How to Make Chocolate Chip Cookie Bars
The dough is incredibly simple. Whisk the dry ingredients together, then the wet, and then combine. It’s a thick, slick cookie dough:

After you prepare the cookie dough, press it into a baking pan. There’s no risk of cookie spreading with this recipe because the edges of the pan completely contain the cookies from overspreading. I love that.


One batch of these chocolate chip cookie bars fits perfectly into a 9-inch square pan. I love using this size of pan because it yields a nice, manageable batch—about 16 thick bars. If you want a larger batch, double the recipe and bake the bars in a 9×13-inch pan. (See recipe Note.)
Success Tip: I like to line my pans with parchment paper. This way, you can lift the entire cookie bar mass out and then easily cut into squares. Also makes for quick cleanup! I do the same when making rice krispie treats, too.


Do NOT over-bake these bars. Err on the side of under-baking because otherwise the cookie bars will taste dry and cakey.
Can I Make Brown Butter Chocolate Chip Cookie Bars?
Yes! If you want to amp up the depth of flavor by using browned butter, you absolutely can! My team and I have tested it, and you need to start with an extra 2 Tablespoons of butter to make up for the moisture loss that occurs during browning. Otherwise, the bars will taste dry.
How to Freeze Cookie Bars
Homemade chocolate chip cookie bars freeze beautifully so they’re a great make-ahead dessert option. Follow these instructions and no one will know they aren’t freshly baked the day you serve them:
- Bake and cool the cookie bars completely.

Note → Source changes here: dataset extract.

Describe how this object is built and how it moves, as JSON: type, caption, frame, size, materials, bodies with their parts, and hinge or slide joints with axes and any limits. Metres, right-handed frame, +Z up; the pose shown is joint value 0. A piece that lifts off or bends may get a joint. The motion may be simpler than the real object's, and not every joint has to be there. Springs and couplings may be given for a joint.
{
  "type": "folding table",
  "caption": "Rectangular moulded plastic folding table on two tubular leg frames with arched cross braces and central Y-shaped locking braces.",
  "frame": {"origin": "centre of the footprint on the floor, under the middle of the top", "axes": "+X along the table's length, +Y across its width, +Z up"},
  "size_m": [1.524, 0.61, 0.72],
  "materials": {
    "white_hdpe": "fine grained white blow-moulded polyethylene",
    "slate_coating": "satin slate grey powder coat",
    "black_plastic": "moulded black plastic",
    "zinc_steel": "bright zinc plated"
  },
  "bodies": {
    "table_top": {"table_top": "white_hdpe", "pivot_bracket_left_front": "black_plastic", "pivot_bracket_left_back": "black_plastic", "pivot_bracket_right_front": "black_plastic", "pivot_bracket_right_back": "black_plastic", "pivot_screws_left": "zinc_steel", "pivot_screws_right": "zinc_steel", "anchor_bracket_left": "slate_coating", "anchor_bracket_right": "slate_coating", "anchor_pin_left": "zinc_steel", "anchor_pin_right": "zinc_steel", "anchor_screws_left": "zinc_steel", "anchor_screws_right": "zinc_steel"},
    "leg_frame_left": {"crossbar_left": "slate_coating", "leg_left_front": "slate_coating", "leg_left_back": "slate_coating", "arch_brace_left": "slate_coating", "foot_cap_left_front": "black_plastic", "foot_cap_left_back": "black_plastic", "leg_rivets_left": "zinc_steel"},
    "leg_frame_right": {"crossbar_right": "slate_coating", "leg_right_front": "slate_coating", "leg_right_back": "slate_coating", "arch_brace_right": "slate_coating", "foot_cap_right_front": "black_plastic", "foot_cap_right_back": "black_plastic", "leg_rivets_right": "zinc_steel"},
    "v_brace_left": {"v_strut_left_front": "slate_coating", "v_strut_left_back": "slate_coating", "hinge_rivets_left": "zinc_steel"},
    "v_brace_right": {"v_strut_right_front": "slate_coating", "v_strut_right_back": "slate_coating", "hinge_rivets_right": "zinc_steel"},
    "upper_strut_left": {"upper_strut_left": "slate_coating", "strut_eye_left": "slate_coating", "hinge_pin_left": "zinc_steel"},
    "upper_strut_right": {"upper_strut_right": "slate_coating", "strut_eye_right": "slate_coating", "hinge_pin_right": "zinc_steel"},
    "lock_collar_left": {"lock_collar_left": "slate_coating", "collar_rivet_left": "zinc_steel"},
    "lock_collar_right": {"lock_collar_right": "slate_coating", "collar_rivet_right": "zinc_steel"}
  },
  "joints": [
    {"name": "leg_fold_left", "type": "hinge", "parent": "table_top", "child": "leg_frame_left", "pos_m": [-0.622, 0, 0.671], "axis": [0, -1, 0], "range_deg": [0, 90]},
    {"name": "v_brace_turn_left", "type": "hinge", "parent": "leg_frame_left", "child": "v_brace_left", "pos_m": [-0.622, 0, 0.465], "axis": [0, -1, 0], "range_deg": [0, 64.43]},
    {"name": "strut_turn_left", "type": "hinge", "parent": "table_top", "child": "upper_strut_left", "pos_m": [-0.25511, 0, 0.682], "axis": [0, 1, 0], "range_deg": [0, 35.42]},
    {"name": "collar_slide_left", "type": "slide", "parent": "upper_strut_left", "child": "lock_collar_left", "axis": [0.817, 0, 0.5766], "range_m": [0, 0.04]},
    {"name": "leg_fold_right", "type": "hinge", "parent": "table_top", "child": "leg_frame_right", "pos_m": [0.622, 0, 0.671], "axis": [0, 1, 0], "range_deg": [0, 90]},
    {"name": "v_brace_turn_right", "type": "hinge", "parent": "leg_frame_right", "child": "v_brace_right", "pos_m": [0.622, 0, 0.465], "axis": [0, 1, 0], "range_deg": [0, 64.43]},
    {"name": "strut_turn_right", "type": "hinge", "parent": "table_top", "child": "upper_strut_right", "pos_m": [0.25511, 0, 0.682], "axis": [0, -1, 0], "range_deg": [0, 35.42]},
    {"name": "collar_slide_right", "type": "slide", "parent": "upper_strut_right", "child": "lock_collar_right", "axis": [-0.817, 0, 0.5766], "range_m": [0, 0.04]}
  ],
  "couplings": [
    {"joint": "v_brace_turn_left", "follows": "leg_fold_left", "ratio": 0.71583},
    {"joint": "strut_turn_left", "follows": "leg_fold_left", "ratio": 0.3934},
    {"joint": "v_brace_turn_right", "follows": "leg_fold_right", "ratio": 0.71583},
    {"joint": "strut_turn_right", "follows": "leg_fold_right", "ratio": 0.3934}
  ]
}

- Slice the bars into squares. If you lined your baking pan with parchment paper, simply lift the slab of bars out of the pan, place onto a cutting board, and cut into squares.

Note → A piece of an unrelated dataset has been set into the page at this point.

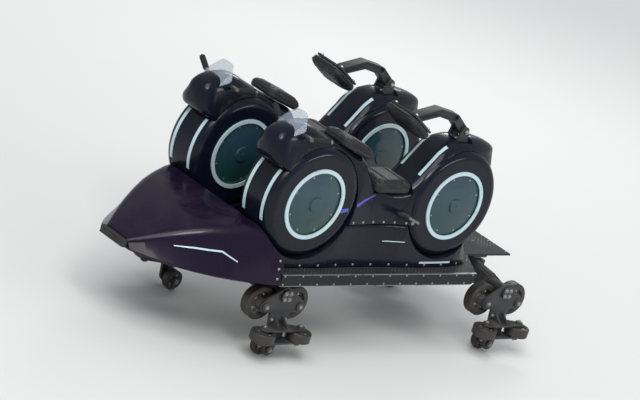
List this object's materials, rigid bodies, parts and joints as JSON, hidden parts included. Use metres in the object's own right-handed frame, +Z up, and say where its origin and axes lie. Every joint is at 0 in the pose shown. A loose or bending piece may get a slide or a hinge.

- Layer the bars between sheets of parchment paper in a freezer-friendly container. The parchment paper ensures that the bars don’t stick to each other and that the tops of the cookie bars stay intact.

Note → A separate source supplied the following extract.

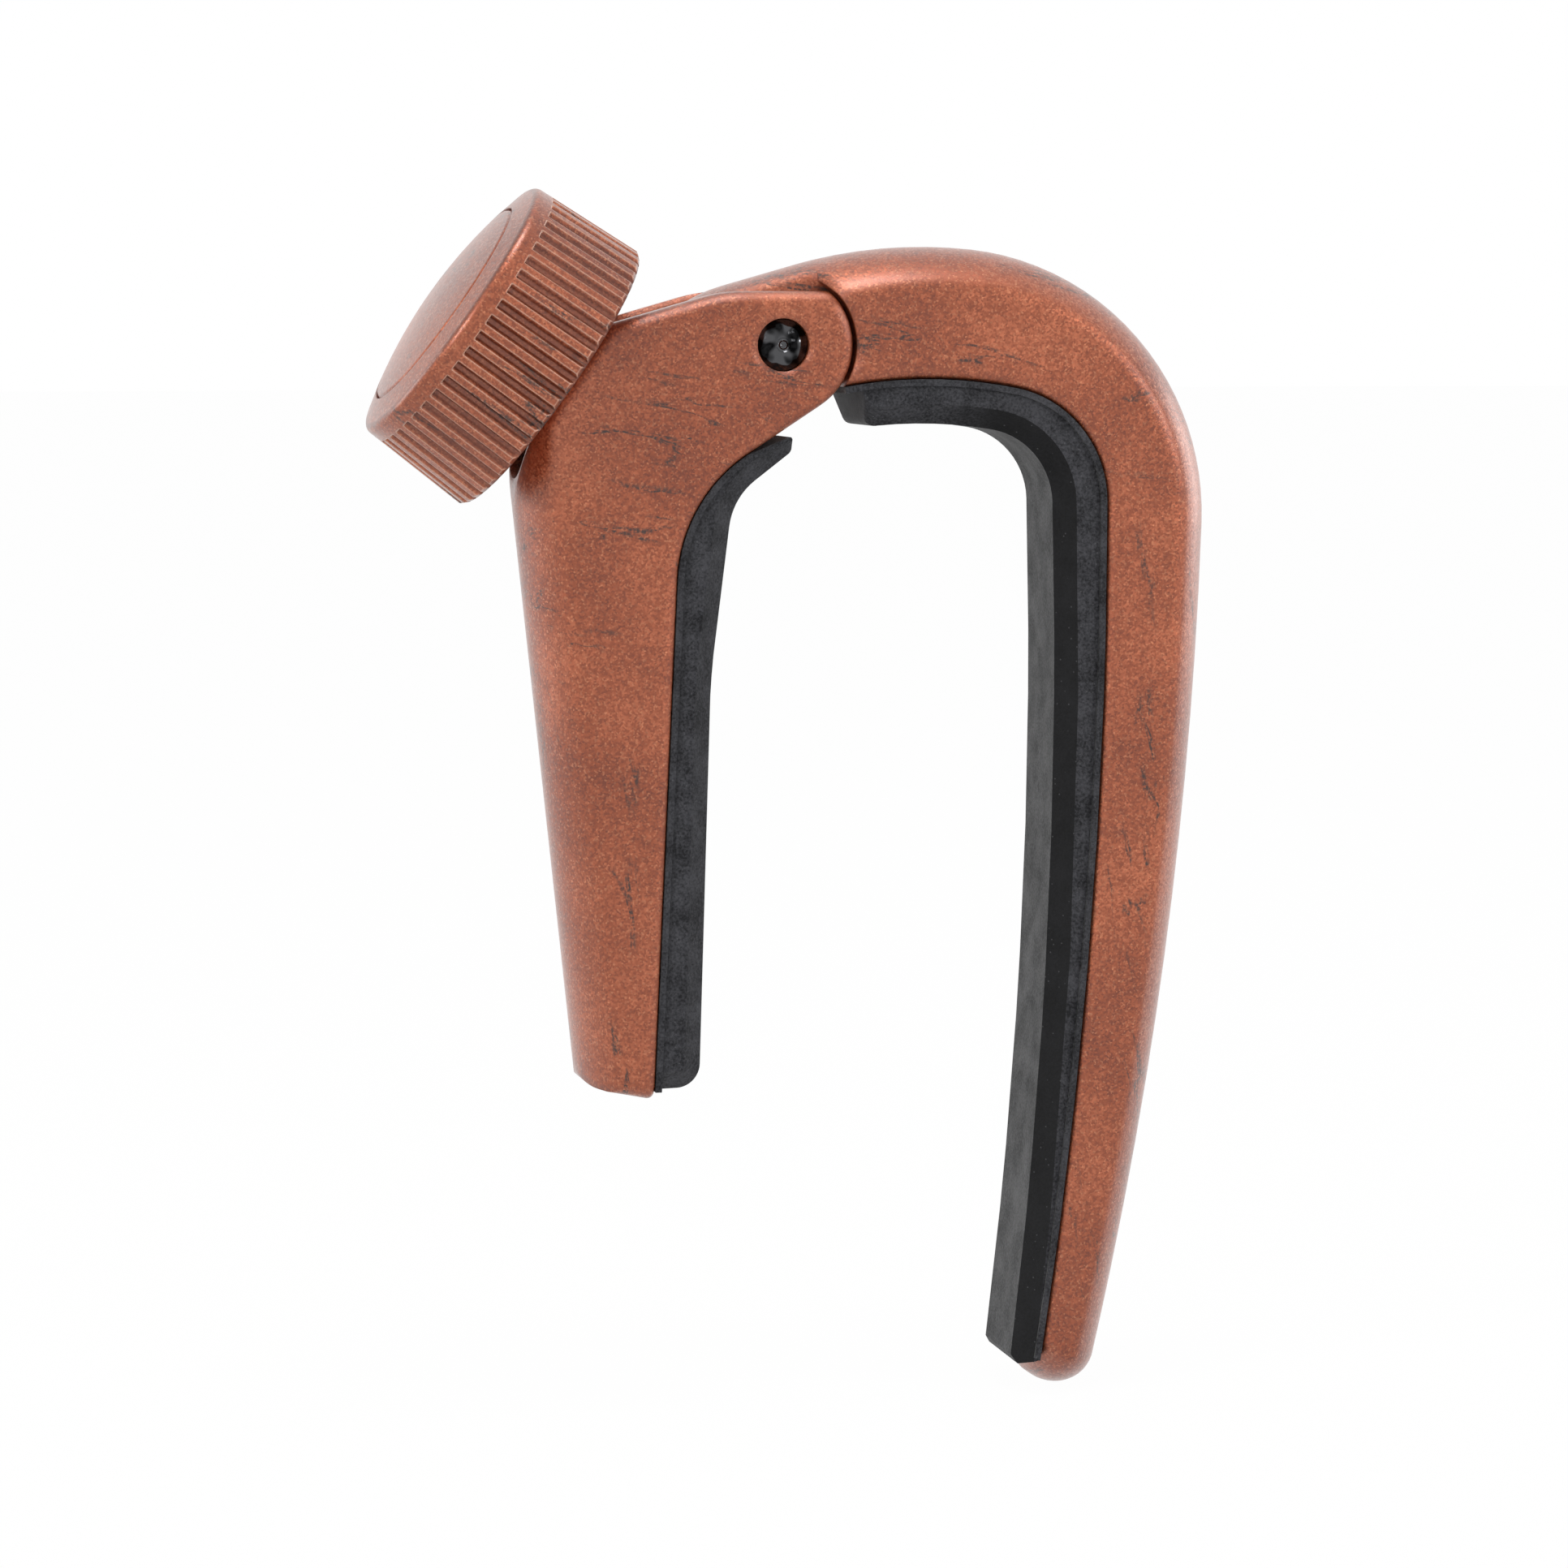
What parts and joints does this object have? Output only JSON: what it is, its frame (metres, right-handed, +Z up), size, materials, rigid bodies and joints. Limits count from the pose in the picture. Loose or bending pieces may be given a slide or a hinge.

- Label the container with a “best by” date 3 months out. Cookie bars taste best if they’re frozen for just 3 months or less.
- Thaw bars overnight in the refrigerator and then bring to room temperature before serving.


More Cookie Bar Flavors
And don’t miss my recipe for chocolate chip cookie bark!
Description
No mixer required and there’s no waiting for cookie dough to chill with these soft & chewy chocolate chip cookie bars! Do not over-bake these bars. Err on the side of under-baking because otherwise the cookie bars will taste dry and cakey.
- Preheat the oven to 350°F (177°C). Line a 9-inch square baking pan with parchment paper, leaving enough paper around the sides to easily lift the bars out of the pan. Set aside.
- In a large bowl, whisk the flour, baking soda, cornstarch, and salt together. Set aside.
- In a medium bowl, whisk the melted butter, brown sugar, and granulated sugar together until no brown sugar lumps remain. Add the egg, extra egg yolk, and vanilla extract. The mixture will be thick. Pour the wet ingredients into the dry ingredients and mix together until combined. The dough will be soft and slick, yet thick. Fold in the chocolate chips. The chips may not stick to the dough because of the melted butter, but do your best to combine them.
- Transfer dough to the prepared baking pan and press into an even layer. Lightly sprinkle the top with flaky sea salt, if desired. Also, I like to press a few more chocolate chips on top of the dough before baking; this is just for looks.
- Bake for 30-34 minutes or until lightly browned on the sides. Err on the side of under-baking and do NOT over-bake, or the cookie bars will taste a little dry and cakey. Use a toothpick to test for doneness; if it comes out mostly clean from the center of the pan, the bars are done.
- Allow the bars to cool in the pan set on a wire rack for at least an hour. Once relatively cool, lift the bars out of the pan using the parchment and cut into squares.
- Cover and store leftover bars at room temperature for up to 1 week.
Notes
- Make Ahead & Freezing Instructions: You can make the cookie dough and chill it in the refrigerator for up to 3 days or freeze for up to 3 months. Allow to come to room temperature and continue with step 4. Baked cookie bars freeze well for up to 3 months. Thaw bars overnight in the refrigerator and bring to room temperature before serving.
- Special Tools (affiliate links): 9-inch Square Baking Pan | Glass Mixing Bowl | Whisk | Silicone Spatula | Cooling Rack | Flaky Sea Salt
- Double in a 9×13-inch Pan: You can double this recipe to fit into a 9×13-inch baking pan. Bake for about 35 minutes at 350°F (177°C). Use a toothpick to test for doneness.
- Brown Butter Chocolate Chip Cookie Bars: If you want to use browned butter for this recipe, start with an extra 2 Tablespoons of butter before browning it, to make up for moisture evaporation.